OPINION> OP Rana
Can we treat our daughters with respect?
By Op Rana (China Daily)
Updated: 2009-06-05 07:52

Can we treat our daughters with respect?

A civilization could be judged by the way it treats its women. These are words of Swami Vivekananda, an Indian thinker. Back home, Chairman Mao Zedong ensured that women were treated with the dignity they deserved by adding his weight behind a Chinese saying: Women hold up half the sky.

Much time has passed between what Vivekananda said in the late 19th century and Chairman Mao's assertion in the middle of the last century. But women are yet to get their rightful place in the two ancient civilizations. Perhaps the condition of women is worse in India than in China. That, however, is not the subject of this story.

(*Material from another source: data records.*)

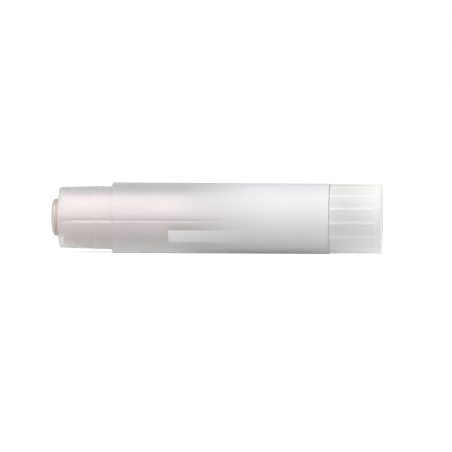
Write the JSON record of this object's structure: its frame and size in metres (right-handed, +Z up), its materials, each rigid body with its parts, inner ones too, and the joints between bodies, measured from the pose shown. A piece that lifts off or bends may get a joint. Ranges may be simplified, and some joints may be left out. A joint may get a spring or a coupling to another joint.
{
  "type": "twist-up pigment stick",
  "caption": "Twist-up art stick in a frosted plastic barrel with a stepped neck, a film label and a scalloped hand wheel that feeds a pale pink pigment core out of the mouth.",
  "frame": {"origin": "under the middle of the stick, on the surface that it lies on", "axes": "+X along the stick towards the hand wheel, +Z up, -Y towards the side that shows in the picture"},
  "size_m": [0.0758, 0.016, 0.0161],
  "materials": {
    "frosted_plastic": "natural translucent moulding, satin",
    "label_film": "clear film that turns pale grey-white towards the hand wheel",
    "wheel_plastic": "natural translucent moulding, satin",
    "spindle_plastic": "white moulding, satin",
    "carrier_plastic": "white moulding, satin",
    "pigment": "waxy pearl pink, satin"
  },
  "bodies": {
    "barrel": {"barrel": "frosted_plastic", "label": "label_film"},
    "drive": {"hand_wheel": "wheel_plastic", "spindle": "spindle_plastic"},
    "carriage": {"carrier": "carrier_plastic", "pigment_stick": "pigment"}
  },
  "joints": [
    {"name": "wheel_turn", "type": "hinge", "parent": "barrel", "child": "drive", "pos_m": [0.0319, 0, 0.00804], "axis": [-1, 0, 0], "range_deg": [-225, 3600]},
    {"name": "pigment_feed", "type": "slide", "parent": "barrel", "child": "carriage", "axis": [-1, 0, 0], "range_m": [-0.0025, 0.04]}
  ],
  "couplings": [
    {"joint": "wheel_turn", "follows": "pigment_feed", "rad_per_m": 1570.8}
  ]
}
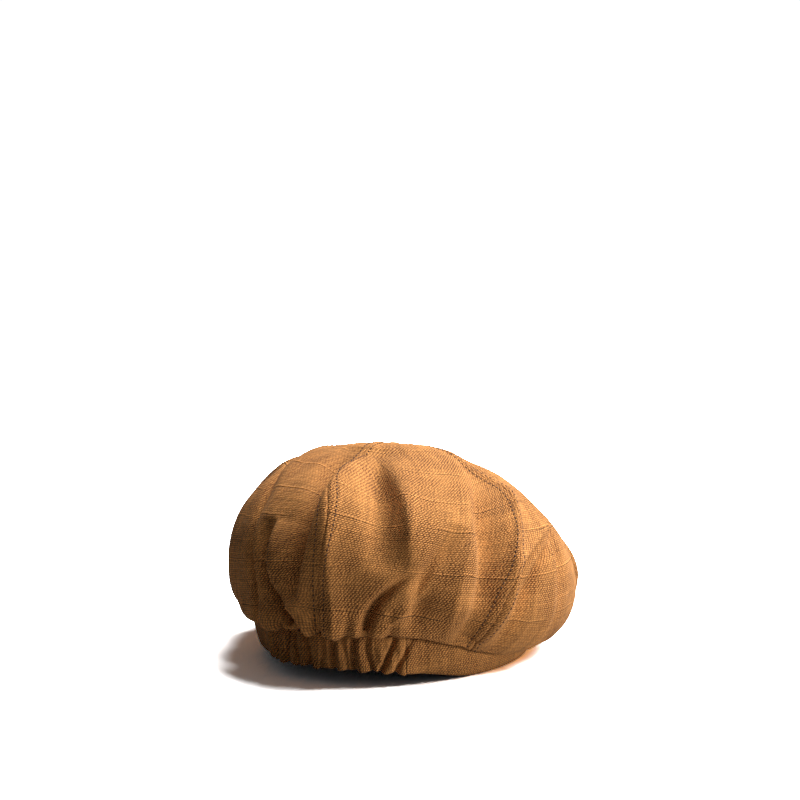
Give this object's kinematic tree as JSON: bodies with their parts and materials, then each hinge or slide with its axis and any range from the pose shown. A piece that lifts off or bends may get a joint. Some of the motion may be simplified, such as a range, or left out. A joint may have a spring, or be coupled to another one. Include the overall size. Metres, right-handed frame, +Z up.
{
  "type": "newsboy cap",
  "caption": "Child's slouchy newsboy cap: a full panelled crown over a narrow band gathered by elastic at the back, with a short stiffened brim and a cloth-covered button on top.",
  "frame": {"origin": "centre of the head opening, in the plane of the band's lower edge at the sides", "axes": "+Z up out of the head opening, -Y towards the brim, +X the wearer's left"},
  "size_m": [0.1866, 0.2314, 0.1145],
  "materials": {
    "shell_twill": "coarse slub twill, camel brown, unpressed",
    "lining_cotton": "plain-woven cotton, dark navy, matt",
    "sweatband_cotton": "close cotton twill, dark navy, matt",
    "interfacing": "non-woven stiffening cloth, off-white",
    "elastic": "knitted elastic, off-white, ribbed",
    "brim_plastic": "polyethylene sheet, milky, matt",
    "button_metal": "plain stamped steel",
    "button_thread": "twisted polyester thread",
    "label_cloth": "blank woven tape, off-white"
  },
  "bodies": {
    "cap": {"crown_panel_back_left": "shell_twill", "crown_panel_back_right": "shell_twill", "crown_panel_side_left": "shell_twill", "crown_panel_side_right": "shell_twill", "crown_panel_front_left": "shell_twill", "crown_panel_front_right": "shell_twill", "lining_panel_back_left": "lining_cotton", "lining_panel_back_right": "lining_cotton", "lining_panel_side_left": "lining_cotton", "lining_panel_side_right": "lining_cotton", "lining_panel_front_left": "lining_cotton", "lining_panel_front_right": "lining_cotton", "band_front": "shell_twill", "band_interfacing": "interfacing", "sweatband_front": "sweatband_cotton", "brim_top_cover": "shell_twill", "brim_board": "brim_plastic", "brim_under_cover": "shell_twill", "button_cover": "shell_twill", "button_shell": "button_metal", "button_back": "button_metal", "button_thread": "button_thread", "size_label": "label_cloth"},
    "elastic_back": {"band_back_casing": "shell_twill", "sweatband_back": "sweatband_cotton", "elastic_strap": "elastic"}
  },
  "joints": [
    {"name": "elastic_back_stretch", "type": "slide", "parent": "cap", "child": "elastic_back", "axis": [0, 1, 0], "range_m": [0, 0.01], "stiffness_N_per_m": 300}
  ]
}
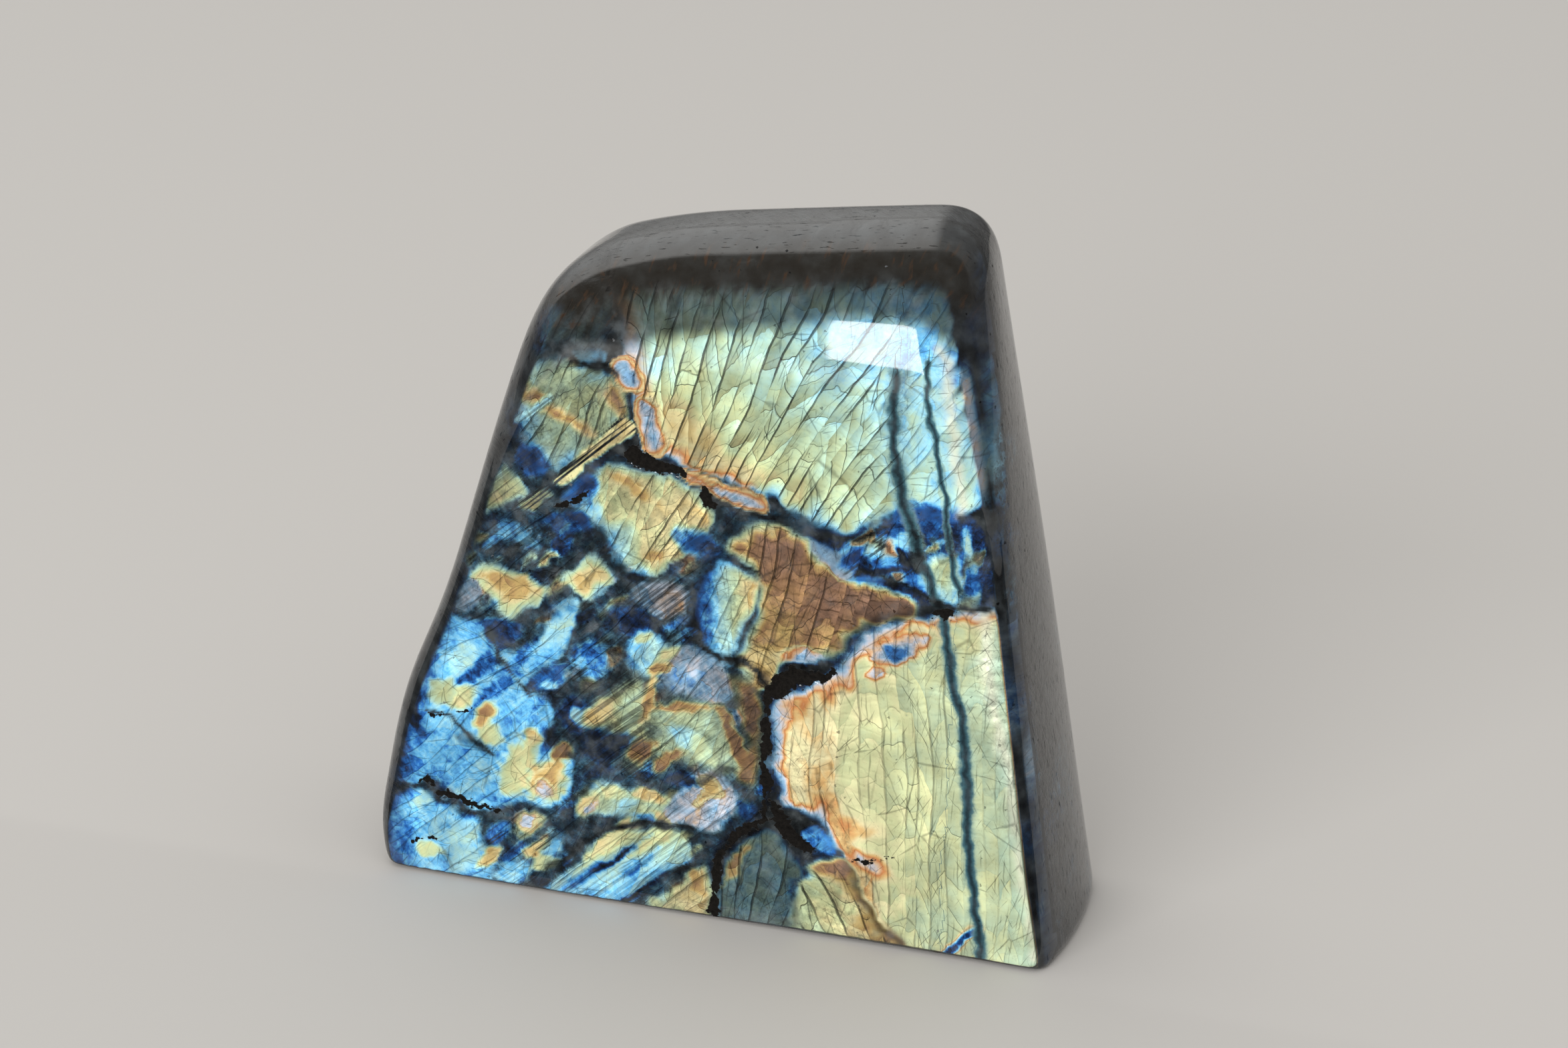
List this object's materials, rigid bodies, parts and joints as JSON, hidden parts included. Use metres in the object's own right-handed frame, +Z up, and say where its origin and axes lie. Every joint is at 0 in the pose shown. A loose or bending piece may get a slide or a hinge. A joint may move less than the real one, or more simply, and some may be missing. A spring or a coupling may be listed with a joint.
{
  "type": "labradorite freeform",
  "caption": "Free-standing polished slab of labradorite with a leaning show face, rounded edges and a flat sawn base.",
  "frame": {"origin": "on the surface that the stone stands on, under the middle of its bounding box", "axes": "+Z up, the show face looks along -Y and leans back, +X to the right of someone looking at it"},
  "size_m": [0.1582, 0.0508, 0.1541],
  "materials": {
    "labradorite": "polished, dark grey body with a blue, green and gold play of colour on the show face"
  },
  "bodies": {
    "root": {"stone": "labradorite"}
  },
  "joints": []
}
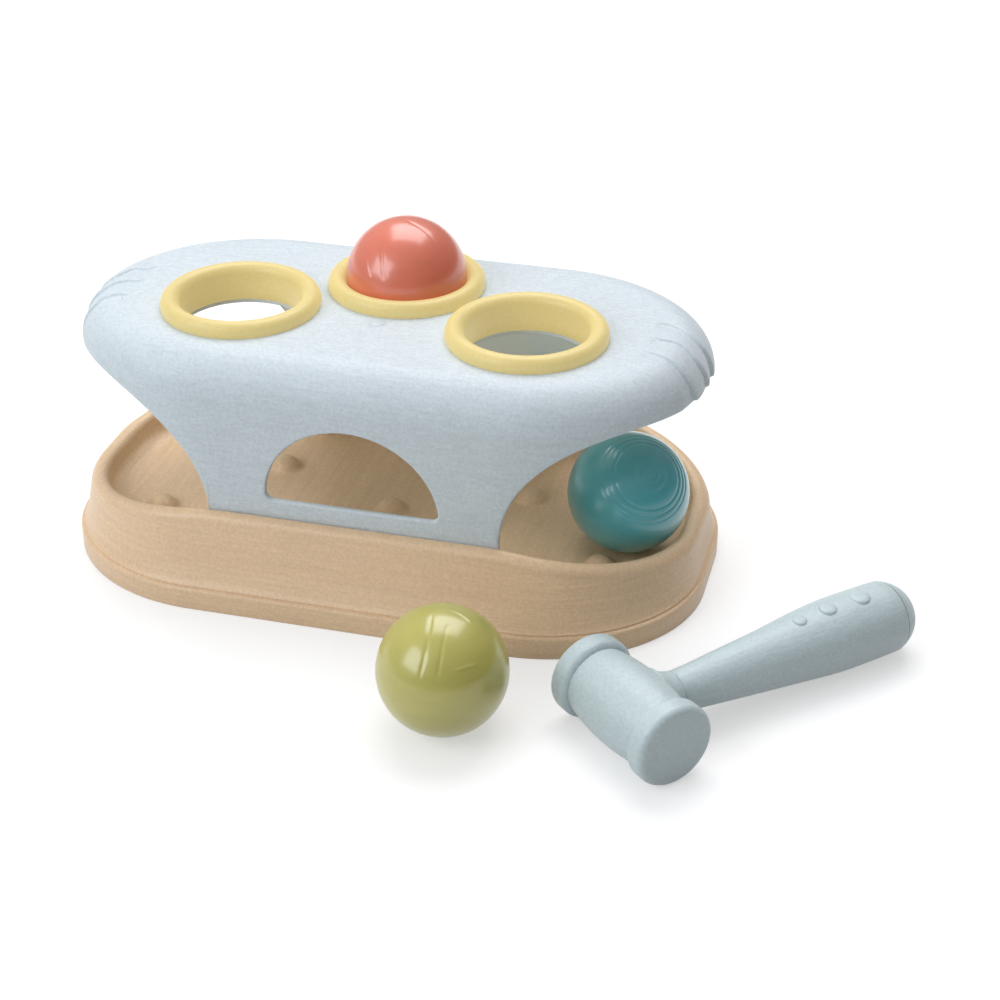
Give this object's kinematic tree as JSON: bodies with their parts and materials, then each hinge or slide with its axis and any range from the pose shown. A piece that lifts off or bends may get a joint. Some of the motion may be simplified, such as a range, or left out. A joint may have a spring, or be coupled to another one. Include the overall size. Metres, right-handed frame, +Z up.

Women, for many men, are still objects. We treat them in whatever way we think is right. We tend to forget it's they who gave us birth. We are happy in our ignorance that they are sisters, wives and daughters of men like us. And it's our daughters that were subjected to the worst form of humiliation in Kunming, capital of Yunnan province, recently.

The sordid incident would have escaped public attention had the local media not exposed it on Tuesday, though the tragedy took place in March. The episode started with police picking up two girls on suspicion of being prostitutes. Mind you, both are primary school students, and only 13 and 15 years old. It's a travesty of justice that even years after legal authorities advocated a rule of law that makes a suspect innocent until proven guilty, minor girls are forced to prove they are not prostitutes.

Can we treat our daughters with respect?

The horrifying incident is a shame on mankind. The poor kids had to undergo medical tests to prove they were not prostitutes. The shock and trauma they are suffering can easily impair their pure minds. The fact that they were picked up from in front of their houses in full view of neighbors has worsened matters for them. They have become reclusive, and their future lies in tatters because they have reportedly stopped going to school.

It's a shame on us that we force our minor daughters to prove they are not prostitutes. It would be a greater shame on us if they failed the test, for it would only reflect our indifference and irresponsibility.

The policemen had egg on their face after results of the medical tests were announced. The girls were virgins, screamed the medical reports. But the damage had been done. The girls can't be carrying their innocence in the form of a medical report. Oriental societies have their own ills. Social stigma is one of them. And no medical report can wipe it out. So the moment policemen detain a girl in our society, especially on charges of prostitution, her future enters a vortex of uncertainty.

It's a different matter altogether that the policemen had no business acting the way they did. Here are two girls who may not even have full understanding of sex, and police accuse them of prostitution. This high-handedness of the police has its basis in a weird practice: Local authorities assess police performance on the basis of the number of cases they crack; and, cops have to fill their quota of arrests, and cracking cases. In all probability the two girls are victims of that practice.

These girls can still grow up to serve society in the best way possible. They can still become scientists, doctors, engineers, pilots or even top-level politicians. And, if the cops' act stops them from becoming any one of those persons who do we put the blame on?

If law enforcement departments can have quotas for arrests and cases, can they also have a quota - and a distinct one - for not harassing innocents, especially minors, and women, and impairing their lives. Can they at least make a beginning by treating our daughters properly?